Copy out every record below, word for word.
=-=-=
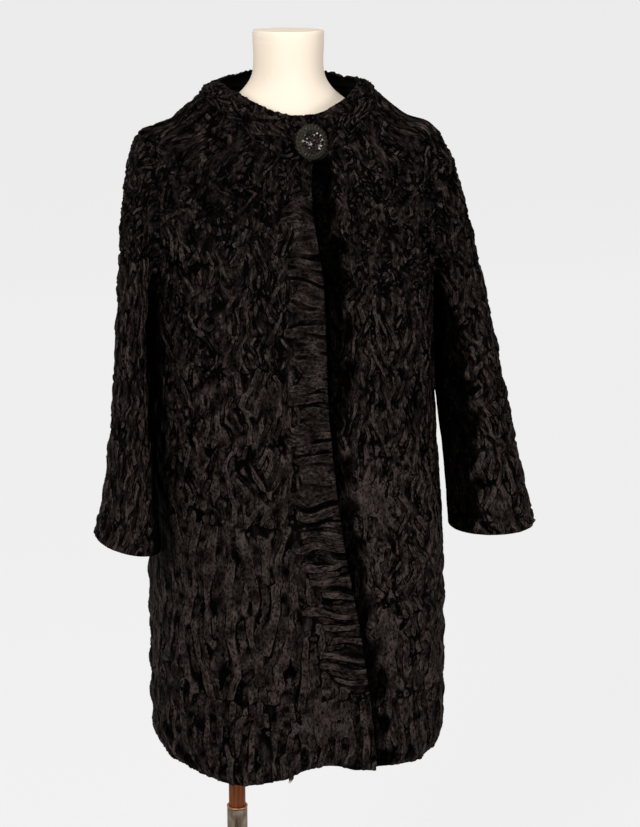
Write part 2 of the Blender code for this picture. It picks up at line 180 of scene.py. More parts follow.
def node(tree, kind, **sockets):
    """A node with sockets set to a value, or linked where the value is another node's socket.

    A socket is called by its name, or by its place after an underscore where its name isn't its own.
    """
    made = tree.nodes.new(kind)
    for name, value in sockets.items():
        socket = made.inputs[int(name[1:])] if name[0] == "_" else made.inputs[name]
        if isinstance(value, bpy.types.NodeSocket):
            tree.links.new(value, socket)
        else:
            socket.default_value = value
    return made


def stretched_noise(tree, vector, scale, detail):
    """Noise over a vector that is first stretched by scale, one number an axis."""
    stretch = node(tree, "ShaderNodeVectorMath", _0=vector, _1=scale)
    stretch.operation = "MULTIPLY"
    noise = node(tree, "ShaderNodeTexNoise", Vector=stretch.outputs[0], Scale=1.0, Detail=detail)
    return noise.outputs["Fac"]


def mixed(tree, factor, first, second):
    """A colour on the straight line from first to second: first where factor is 0, second where it is 1."""
    made = tree.nodes.new("ShaderNodeMix")
    made.data_type = "RGBA"
    tree.links.new(factor, made.inputs["Factor"])
    for name, value in (("A", first), ("B", second)):
        socket = next(s for s in made.inputs if s.name == name and s.type == "RGBA")
        if isinstance(value, bpy.types.NodeSocket):
            tree.links.new(value, socket)
        else:
            socket.default_value = (*value, 1)
    return next(s for s in made.outputs if s.type == "RGBA")


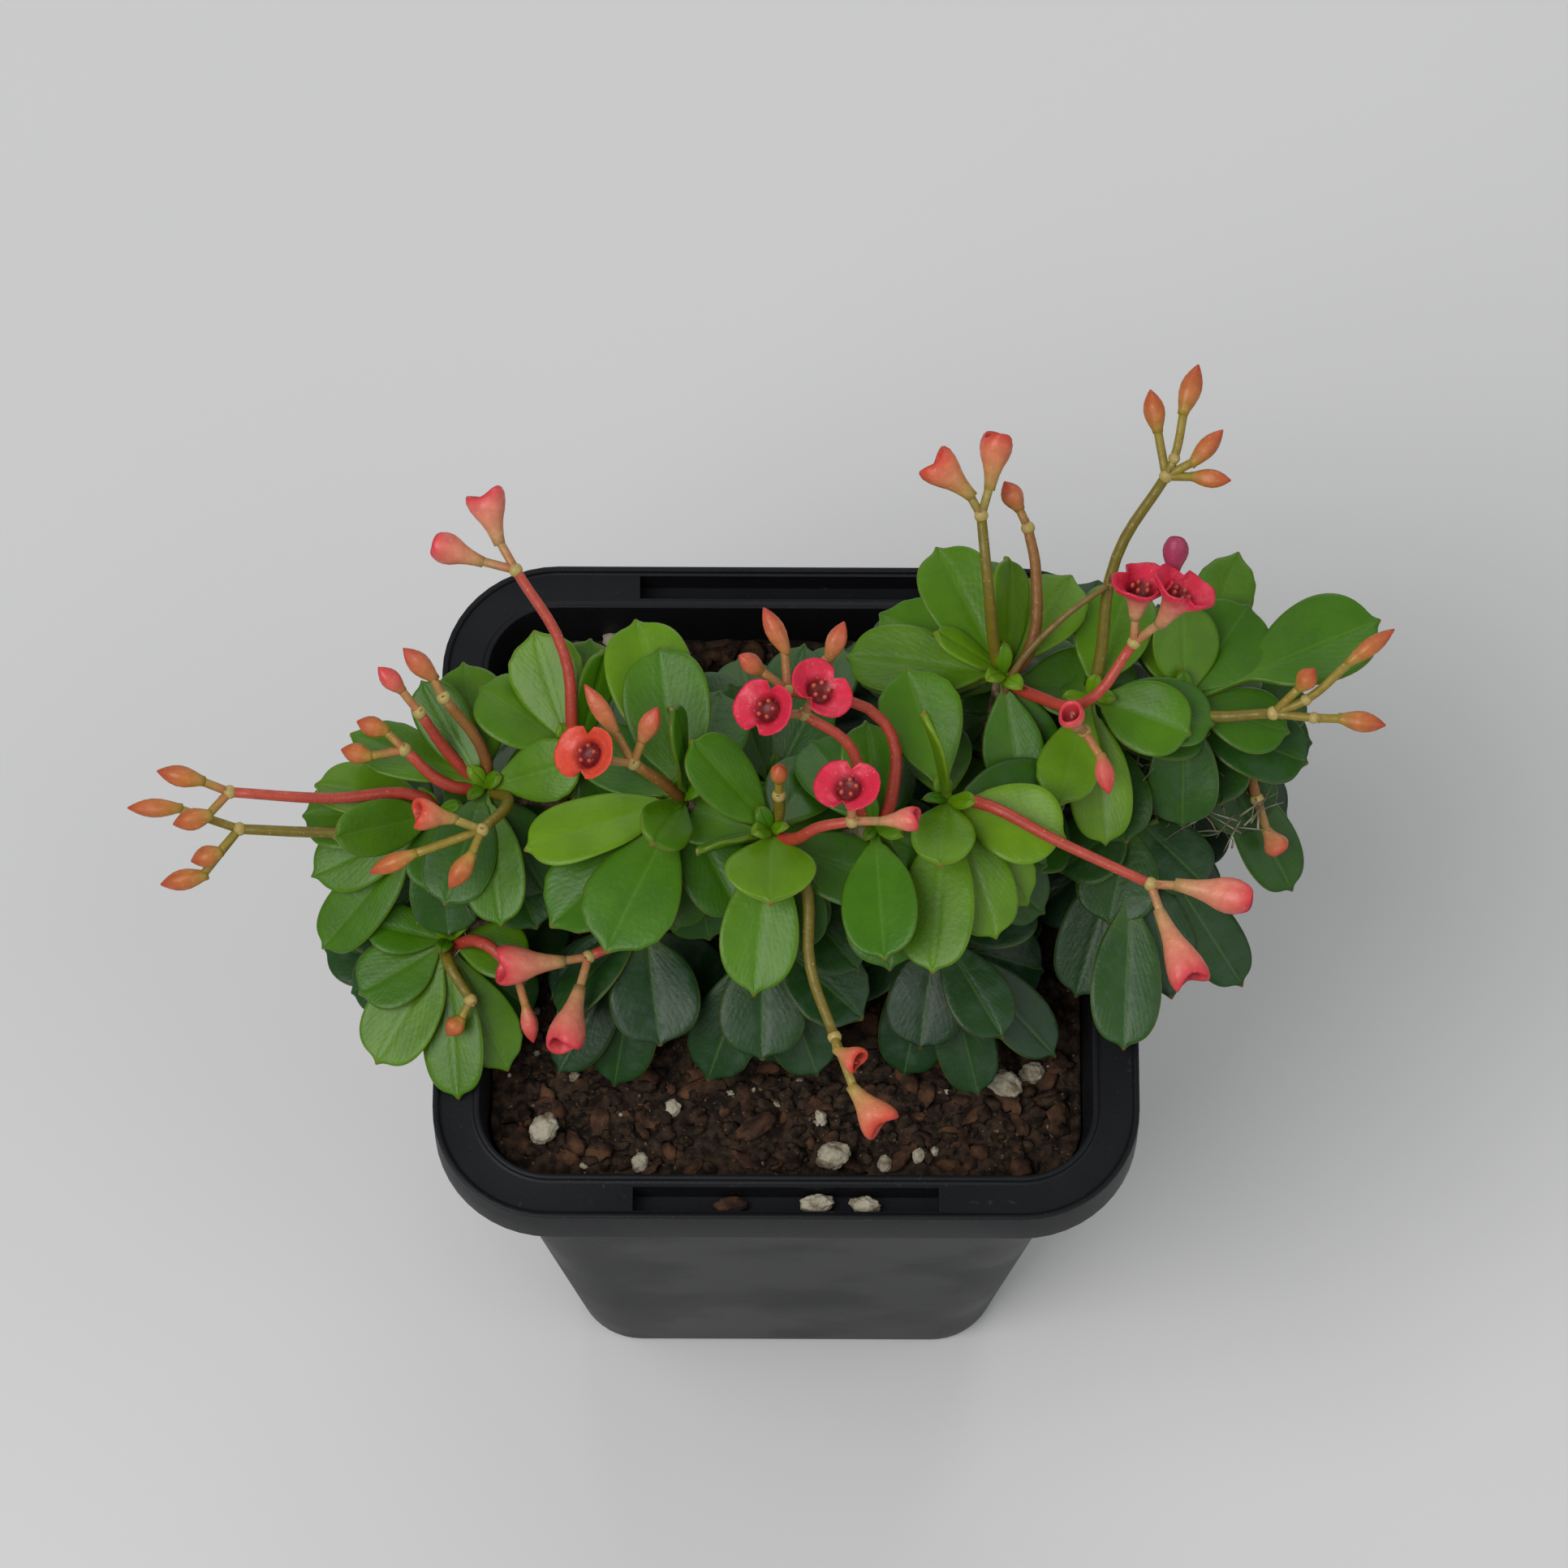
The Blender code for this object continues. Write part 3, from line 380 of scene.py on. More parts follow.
def ring_by_ring(name, rings):
    """A closed solid: a face the shape of the first ring, extruded to each next ring."""
    count = len(rings[0])
    bpy.ops.object.select_all(action="DESELECT")
    bpy.ops.mesh.primitive_circle_add(vertices=count, radius=RIM_HALF, fill_type="NGON")
    piece = added(name)
    bpy.ops.object.mode_set(mode="EDIT")
    bpy.ops.mesh.select_mode(type="FACE")
    for _ in rings[1:]:
        bpy.ops.mesh.extrude_region_move(TRANSFORM_OT_translate={"value": (0, 0, WALL)})
    done()
    # Each extrusion added one ring of points, in the same order round
    places = points_of(piece)
    heights = np.round(places[:, 2] / WALL).astype(int)
    turns = np.round(np.arctan2(places[:, 1], places[:, 0]) / (2 * math.pi) * count).astype(int)
    first = turns[heights == 0].min()
    for number, ring in enumerate(rings):
        at = np.where(heights == number)[0]
        order = (turns[at] - first) % count
        places[at] = ring[order]
    set_points(piece, places)
    edit(piece)
    bpy.ops.mesh.select_all(action="SELECT")
    bpy.ops.mesh.normals_make_consistent(inside=False)
    done()
    return piece


# %% Shape the shell
rim_top = POT_HEIGHT - RIM_SINK
rim_under = rim_top - WALL
lip_rings = [
    (0.0, POT_HEIGHT - 0.35 * MM),
    (0.06 * MM, POT_HEIGHT - 0.12 * MM),
    (0.20 * MM, POT_HEIGHT - 0.02 * MM),
    (0.40 * MM, POT_HEIGHT),
    (0.62 * MM, POT_HEIGHT - 0.03 * MM),
    (0.78 * MM, POT_HEIGHT - 0.16 * MM),
    (0.86 * MM, rim_top + 0.14 * MM),
    (1.05 * MM, rim_top + 0.02 * MM),
    (1.25 * MM, rim_top),
]
pot_rings = [
    wall_ring(0.0, 1.1 * MM),
    wall_ring(0.3 * MM, 0.4 * MM),
    wall_ring(1.1 * MM, 0.0),
]
pot_rings += [wall_ring(rim_under * share, 0.0) for share in (0.25, 0.5, 0.75)]
pot_rings += [
    wall_ring(rim_under, 0.0),
    rim_ring(WALL, rim_under),
    rim_ring(WALL, SKIRT_FOOT + 0.2 * MM),
    rim_ring(WALL - 0.2 * MM, SKIRT_FOOT),
    rim_ring(0.25 * MM, SKIRT_FOOT),
    rim_ring(0.0, SKIRT_FOOT + 0.3 * MM),
]
pot_rings += [rim_ring(inset, height) for inset, height in lip_rings]
pot_rings += [rim_ring(RIM_WIDTH - inset, height) for inset, height in reversed(lip_rings)]
pot_rings += [wall_ring(90 * MM, WALL), wall_ring(60 * MM, WALL), wall_ring(POT_FLOOR + 1 * MM, WALL)]
pot_rings.append(wall_ring(POT_FLOOR, 2 * WALL))
pot = ring_by_ring("pot_shell", pot_rings)
print("pot shell:", len(pot.data.polygons), "faces")


# %% Cut the troughs and the drain holes
def block(low, high):
    low, high = Vector(low), Vector(high)
    bpy.ops.object.select_all(action="DESELECT")
    bpy.ops.mesh.primitive_cube_add(size=1.0, location=(low + high) / 2, scale=high - low)
    bpy.ops.object.transform_apply(location=True, rotation=True, scale=True)
    return bpy.context.active_object


def cut(piece, tools, operation):
    tool = joined(tools, "tool")
    step = piece.modifiers.new("cut", "BOOLEAN")
    step.operation = operation
    step.solver = "EXACT"
    step.object = tool
    apply_all(piece)
    drop(tool)


beds, pockets = [], []
for side in range(4):
    turn = Matrix.Rotation(math.radians(90) * side, 4, "Z")
    bed = block(
        (-TROUGH_HALF - WALL, -RIM_HALF + 0.5 * MM, TROUGH_FLOOR - WALL),
        (TROUGH_HALF + WALL, -RIM_HALF + RIM_WIDTH - 0.4 * MM, rim_top - WALL / 2),
    )
    pocket = block(
        (-TROUGH_HALF, -RIM_HALF + WALL, TROUGH_FLOOR),
        (TROUGH_HALF, -RIM_HALF + WALL + TROUGH_WIDTH, POT_HEIGHT + WALL),
    )
    beds.append(moved(bed, turn))
    pockets.append(moved(pocket, turn))
cut(pot, beds, "UNION")
cut(pot, pockets, "DIFFERENCE")
drains = []
for x in (-1, 1):
    for y in (-1, 1):
        bpy.ops.object.select_all(action="DESELECT")
        bpy.ops.mesh.primitive_cylinder_add(
            vertices=32, radius=DRAIN_RADIUS, depth=4 * POT_FLOOR, location=(x * DRAIN_OFFSET, y * DRAIN_OFFSET, 0)
        )
        bpy.ops.object.transform_apply(location=True)
        drains.append(bpy.context.active_object)
cut(pot, drains, "DIFFERENCE")

# %% [markdown]
# Moulded black plastic is satin, never quite even: a fine grain, faint wipe marks and a
# little pale dust where the rim is touched. Colour and gloss both follow that noise.

# %% Pot material
plastic, plastic_shader = new_material("charcoal_plastic", 0.46, 0.16)
cloudy = stretch(plastic, noise(plastic, 55.0, 5.0), 0.35, 0.7)
plastic_colour = blend(plastic, cloudy, (0.0075, 0.008, 0.0095), (0.0105, 0.011, 0.013))
dust = stretch(plastic, noise(plastic, 900.0, 2.0), 0.66, 0.8)
plastic_colour = blend(plastic, sums(plastic, "MULTIPLY", dust, 0.5), plastic_colour, (0.045, 0.042, 0.04))
join(plastic, plastic_colour, plastic_shader.inputs["Base Color"])
join(plastic, stretch(plastic, cloudy, 0, 1, 0.42, 0.5), plastic_shader.inputs["Roughness"])
bump(plastic, plastic_shader, noise(plastic, 2600.0, 2.0), 0.03 * MM)
finish_piece(pot, plastic, "pot", "pot", smooth=False)
only(pot)
bpy.ops.object.shade_smooth_by_angle(angle=math.radians(38))

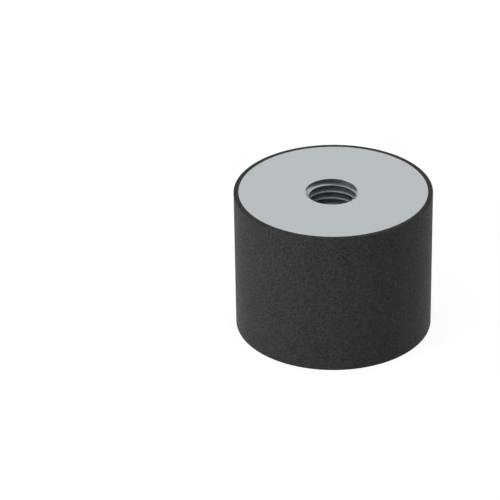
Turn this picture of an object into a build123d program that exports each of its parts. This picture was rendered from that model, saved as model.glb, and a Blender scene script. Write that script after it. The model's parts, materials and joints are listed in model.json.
=-=-=
Solution:
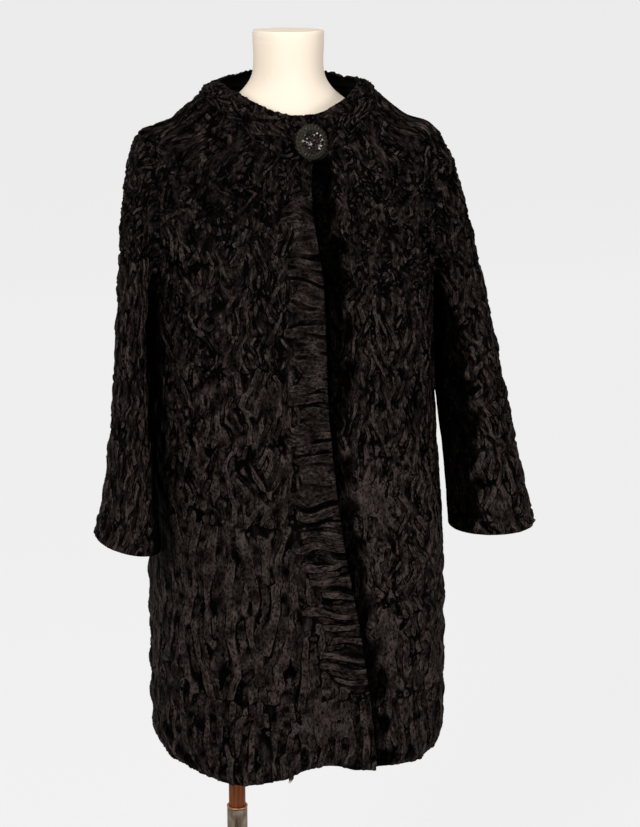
Write part 2 of the Blender code for this picture. It picks up at line 180 of scene.py. More parts follow.
def node(tree, kind, **sockets):
    """A node with sockets set to a value, or linked where the value is another node's socket.

    A socket is called by its name, or by its place after an underscore where its name isn't its own.
    """
    made = tree.nodes.new(kind)
    for name, value in sockets.items():
        socket = made.inputs[int(name[1:])] if name[0] == "_" else made.inputs[name]
        if isinstance(value, bpy.types.NodeSocket):
            tree.links.new(value, socket)
        else:
            socket.default_value = value
    return made


def stretched_noise(tree, vector, scale, detail):
    """Noise over a vector that is first stretched by scale, one number an axis."""
    stretch = node(tree, "ShaderNodeVectorMath", _0=vector, _1=scale)
    stretch.operation = "MULTIPLY"
    noise = node(tree, "ShaderNodeTexNoise", Vector=stretch.outputs[0], Scale=1.0, Detail=detail)
    return noise.outputs["Fac"]


def mixed(tree, factor, first, second):
    """A colour on the straight line from first to second: first where factor is 0, second where it is 1."""
    made = tree.nodes.new("ShaderNodeMix")
    made.data_type = "RGBA"
    tree.links.new(factor, made.inputs["Factor"])
    for name, value in (("A", first), ("B", second)):
        socket = next(s for s in made.inputs if s.name == name and s.type == "RGBA")
        if isinstance(value, bpy.types.NodeSocket):
            tree.links.new(value, socket)
        else:
            socket.default_value = (*value, 1)
    return next(s for s in made.outputs if s.type == "RGBA")


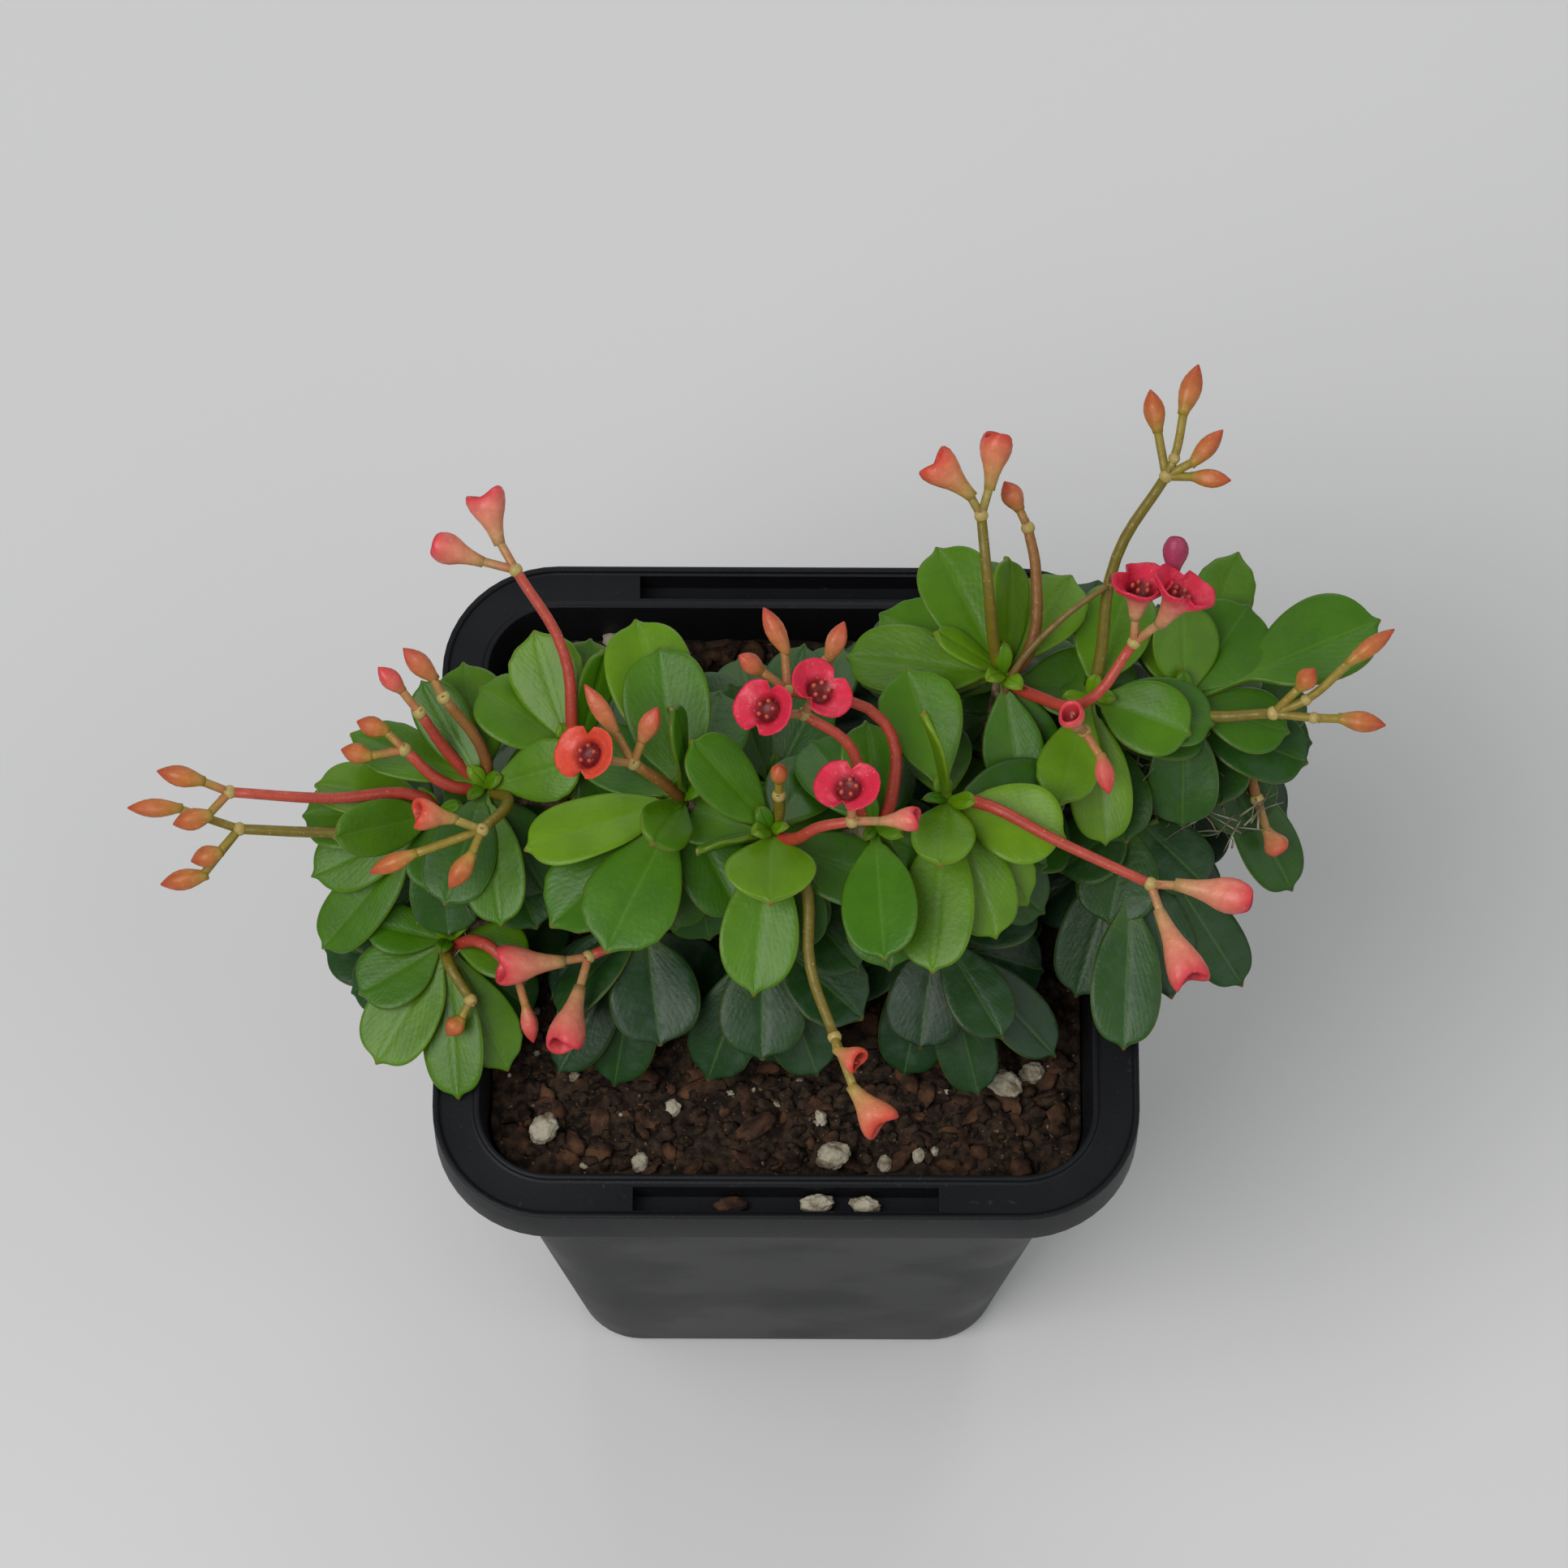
The Blender code for this object continues. Write part 3, from line 380 of scene.py on. More parts follow.
def ring_by_ring(name, rings):
    """A closed solid: a face the shape of the first ring, extruded to each next ring."""
    count = len(rings[0])
    bpy.ops.object.select_all(action="DESELECT")
    bpy.ops.mesh.primitive_circle_add(vertices=count, radius=RIM_HALF, fill_type="NGON")
    piece = added(name)
    bpy.ops.object.mode_set(mode="EDIT")
    bpy.ops.mesh.select_mode(type="FACE")
    for _ in rings[1:]:
        bpy.ops.mesh.extrude_region_move(TRANSFORM_OT_translate={"value": (0, 0, WALL)})
    done()
    # Each extrusion added one ring of points, in the same order round
    places = points_of(piece)
    heights = np.round(places[:, 2] / WALL).astype(int)
    turns = np.round(np.arctan2(places[:, 1], places[:, 0]) / (2 * math.pi) * count).astype(int)
    first = turns[heights == 0].min()
    for number, ring in enumerate(rings):
        at = np.where(heights == number)[0]
        order = (turns[at] - first) % count
        places[at] = ring[order]
    set_points(piece, places)
    edit(piece)
    bpy.ops.mesh.select_all(action="SELECT")
    bpy.ops.mesh.normals_make_consistent(inside=False)
    done()
    return piece


# %% Shape the shell
rim_top = POT_HEIGHT - RIM_SINK
rim_under = rim_top - WALL
lip_rings = [
    (0.0, POT_HEIGHT - 0.35 * MM),
    (0.06 * MM, POT_HEIGHT - 0.12 * MM),
    (0.20 * MM, POT_HEIGHT - 0.02 * MM),
    (0.40 * MM, POT_HEIGHT),
    (0.62 * MM, POT_HEIGHT - 0.03 * MM),
    (0.78 * MM, POT_HEIGHT - 0.16 * MM),
    (0.86 * MM, rim_top + 0.14 * MM),
    (1.05 * MM, rim_top + 0.02 * MM),
    (1.25 * MM, rim_top),
]
pot_rings = [
    wall_ring(0.0, 1.1 * MM),
    wall_ring(0.3 * MM, 0.4 * MM),
    wall_ring(1.1 * MM, 0.0),
]
pot_rings += [wall_ring(rim_under * share, 0.0) for share in (0.25, 0.5, 0.75)]
pot_rings += [
    wall_ring(rim_under, 0.0),
    rim_ring(WALL, rim_under),
    rim_ring(WALL, SKIRT_FOOT + 0.2 * MM),
    rim_ring(WALL - 0.2 * MM, SKIRT_FOOT),
    rim_ring(0.25 * MM, SKIRT_FOOT),
    rim_ring(0.0, SKIRT_FOOT + 0.3 * MM),
]
pot_rings += [rim_ring(inset, height) for inset, height in lip_rings]
pot_rings += [rim_ring(RIM_WIDTH - inset, height) for inset, height in reversed(lip_rings)]
pot_rings += [wall_ring(90 * MM, WALL), wall_ring(60 * MM, WALL), wall_ring(POT_FLOOR + 1 * MM, WALL)]
pot_rings.append(wall_ring(POT_FLOOR, 2 * WALL))
pot = ring_by_ring("pot_shell", pot_rings)
print("pot shell:", len(pot.data.polygons), "faces")


# %% Cut the troughs and the drain holes
def block(low, high):
    low, high = Vector(low), Vector(high)
    bpy.ops.object.select_all(action="DESELECT")
    bpy.ops.mesh.primitive_cube_add(size=1.0, location=(low + high) / 2, scale=high - low)
    bpy.ops.object.transform_apply(location=True, rotation=True, scale=True)
    return bpy.context.active_object


def cut(piece, tools, operation):
    tool = joined(tools, "tool")
    step = piece.modifiers.new("cut", "BOOLEAN")
    step.operation = operation
    step.solver = "EXACT"
    step.object = tool
    apply_all(piece)
    drop(tool)


beds, pockets = [], []
for side in range(4):
    turn = Matrix.Rotation(math.radians(90) * side, 4, "Z")
    bed = block(
        (-TROUGH_HALF - WALL, -RIM_HALF + 0.5 * MM, TROUGH_FLOOR - WALL),
        (TROUGH_HALF + WALL, -RIM_HALF + RIM_WIDTH - 0.4 * MM, rim_top - WALL / 2),
    )
    pocket = block(
        (-TROUGH_HALF, -RIM_HALF + WALL, TROUGH_FLOOR),
        (TROUGH_HALF, -RIM_HALF + WALL + TROUGH_WIDTH, POT_HEIGHT + WALL),
    )
    beds.append(moved(bed, turn))
    pockets.append(moved(pocket, turn))
cut(pot, beds, "UNION")
cut(pot, pockets, "DIFFERENCE")
drains = []
for x in (-1, 1):
    for y in (-1, 1):
        bpy.ops.object.select_all(action="DESELECT")
        bpy.ops.mesh.primitive_cylinder_add(
            vertices=32, radius=DRAIN_RADIUS, depth=4 * POT_FLOOR, location=(x * DRAIN_OFFSET, y * DRAIN_OFFSET, 0)
        )
        bpy.ops.object.transform_apply(location=True)
        drains.append(bpy.context.active_object)
cut(pot, drains, "DIFFERENCE")

# %% [markdown]
# Moulded black plastic is satin, never quite even: a fine grain, faint wipe marks and a
# little pale dust where the rim is touched. Colour and gloss both follow that noise.

# %% Pot material
plastic, plastic_shader = new_material("charcoal_plastic", 0.46, 0.16)
cloudy = stretch(plastic, noise(plastic, 55.0, 5.0), 0.35, 0.7)
plastic_colour = blend(plastic, cloudy, (0.0075, 0.008, 0.0095), (0.0105, 0.011, 0.013))
dust = stretch(plastic, noise(plastic, 900.0, 2.0), 0.66, 0.8)
plastic_colour = blend(plastic, sums(plastic, "MULTIPLY", dust, 0.5), plastic_colour, (0.045, 0.042, 0.04))
join(plastic, plastic_colour, plastic_shader.inputs["Base Color"])
join(plastic, stretch(plastic, cloudy, 0, 1, 0.42, 0.5), plastic_shader.inputs["Roughness"])
bump(plastic, plastic_shader, noise(plastic, 2600.0, 2.0), 0.03 * MM)
finish_piece(pot, plastic, "pot", "pot", smooth=False)
only(pot)
bpy.ops.object.shade_smooth_by_angle(angle=math.radians(38))

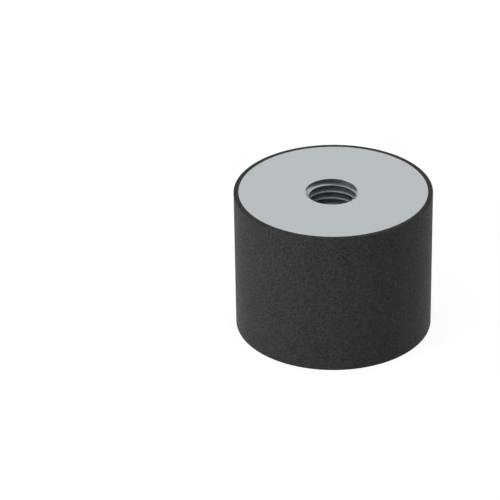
Turn this picture of an object into a build123d program that exports each of its parts. This picture was rendered from that model, saved as model.glb, and a Blender scene script. Write that script after it. The model's parts, materials and joints are listed in model.json.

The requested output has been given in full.